И позже в том, что у него «каждое лицо говорит своим языком и своими понятиями», Достоевскому приходилось убеждать в письме от 21 августа 1875 года друга юности и сотрудника «Отечественных Записок» А.Н. Плещеева, редактора «Русского Вестника» Н.А. Любимова в письмах от 8 августа 1879 г. и от 10 августа 1880 г.

В целом и Достоевского, и Солженицына роднит нечто большее, чем то, что возникает в процессе влияний, подражаний и пр., — их сближает и делает конгениальными принадлежность к одной литературной традиции — русской христианской словесности.

 

[1] Солженицын А.И. Слово при вручении премии Солженицына Валентину Распутину 4 мая 2000 // Новый мир. 2000. № 5. С. 186.

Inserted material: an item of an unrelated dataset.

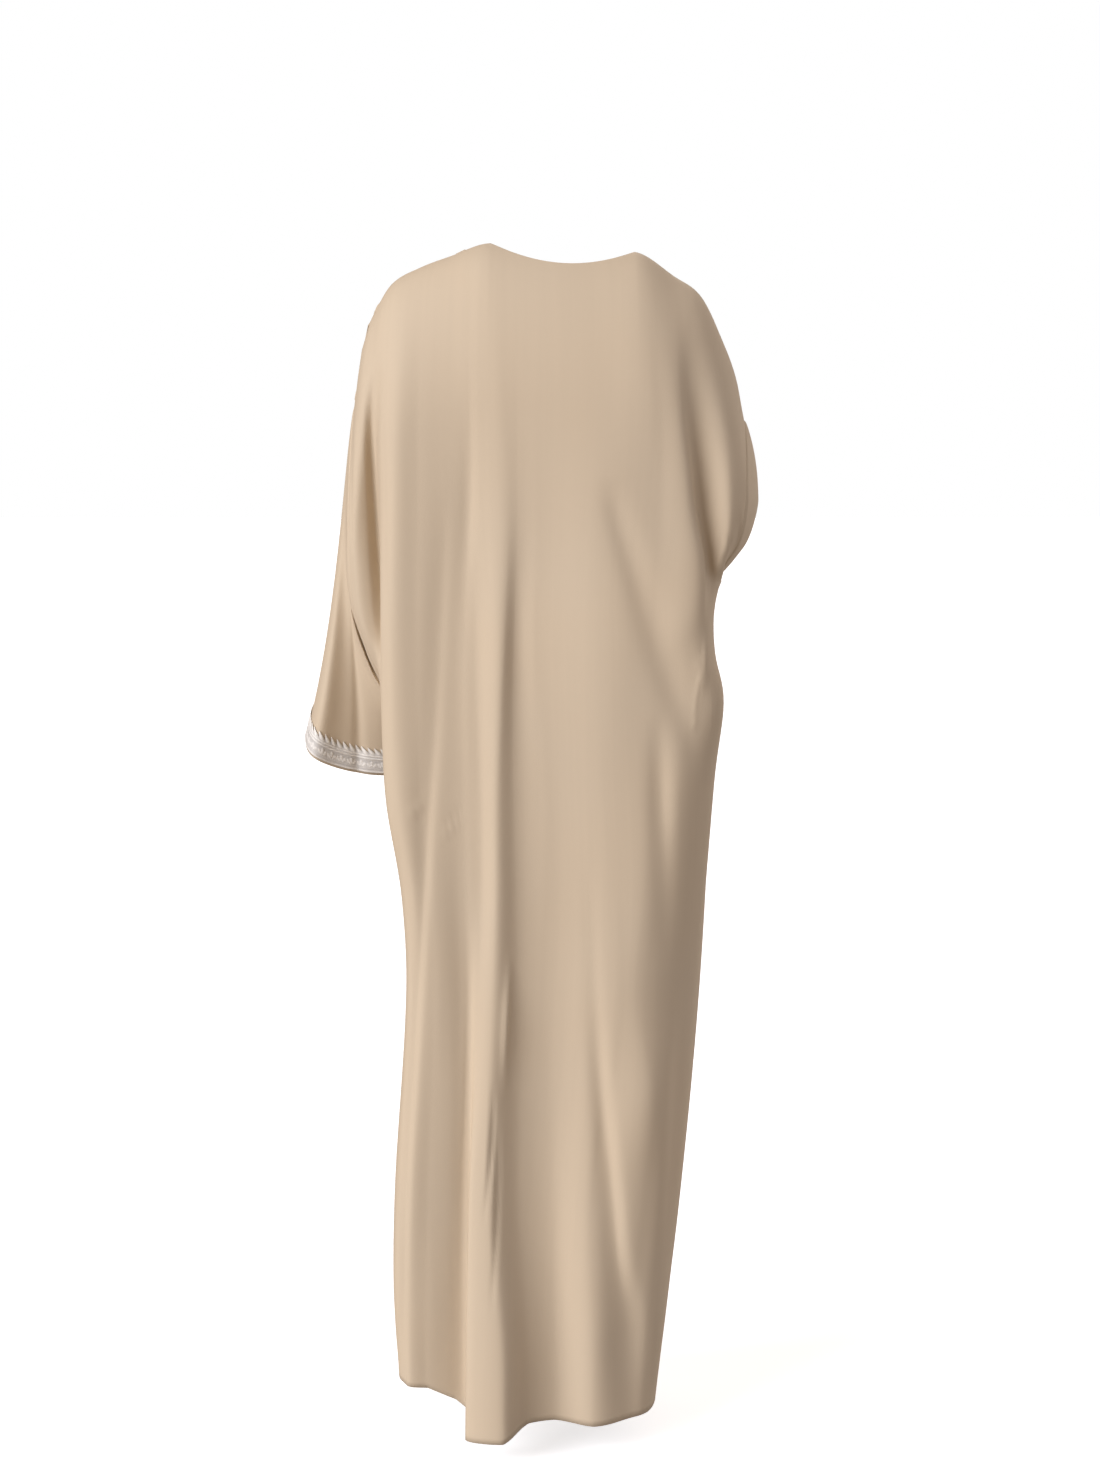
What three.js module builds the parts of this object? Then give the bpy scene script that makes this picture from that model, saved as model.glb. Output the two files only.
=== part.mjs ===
// An open kaftan in beige crepe, as it hangs on a walking wearer: one wide back whose cloth also covers
// the upper arms, two fronts that meet at plain edges, two sleeves set on at dropped armholes, and a
// band of lace round each cuff. Every piece is its own thin wall.
// Millimetres, +Z up. The front faces -Y and the wearer's left is +X. The origin is midway between the
// neck points, at the height of the shoulders.
import * as THREE from "three";

// ---- driving sizes ----
const WALL = 1.6; // crepe with its seam allowances
const SEAM_GAP = 0.3; // between two pieces at a seam, and under the lace
const CORNER_EASE = 1.8; // a sleeve's extra gap where three pieces meet, at the armhole's top and bottom
const LACE_WALL = 1.6;
const LACE_BAND = 36; // top of the lace above the cuff's edge
const LACE_INSET = 3; // cloth left showing below the lace
const NECK = { left: 88, right: -80, dip: 20 };
const BACK_ROLL = 190; // height over which the back curves up to the shoulder seam
const FRONT_ROLL = 220;
const ROLL_SQUARE = 2.4; // 2 would be a quarter of an ellipse
const LOW_ROWS = 13; // hem to underarm
const ARM_ROWS = 10; // underarm to shoulder
const SLEEVE_ROWS = 9;

// ---- the garment's outline: side seams, armholes and shoulder seams ----
// Side lines from the hem up to the armhole's top: x outwards, y forwards or back.
const LEFT_SIDE = [
  { z: -1330, x: 196, y: -70 },
  { z: -1292, x: 204, y: -67 },
  { z: -1227, x: 207, y: -62 },
  { z: -980, x: 196, y: -42 },
  { z: -809, x: 188, y: -24 },
  { z: -712, x: 198, y: -10 },
  { z: -600, x: 210, y: 0 },
  { z: -478, x: 214, y: -4 },
  { z: -438, x: 236, y: -10 },
  { z: -368, x: 257, y: -14 },
  { z: -283, x: 259, y: -14 },
  { z: -224, x: 256, y: -12 },
  { z: -150, x: 248, y: -8 },
];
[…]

[2] Достоевский Ф.М. Полн. собр. соч. в 30 т. Л., 1973. Т. 8. С. 317.

[3] Там же. 1974. Т. 9. С. 222.

[4] Достоевский Ф.М. Полн. собр. соч. М., 2003. Т. 1. С. 11.

[5] Солженицын А.И. Малое собр. соч. в 7 т. М.: Центр «Новый мир», 1991. Т. 3. С. 111.

[6] Достоевский Ф.М. Полн. собр. соч. М., 2003. Т. 1. С. 74.

[7] Достоевский Ф.М. Полн. собр. соч. в 30 т. Л., 1985. Т. 28, кн. 1. С. 117–118.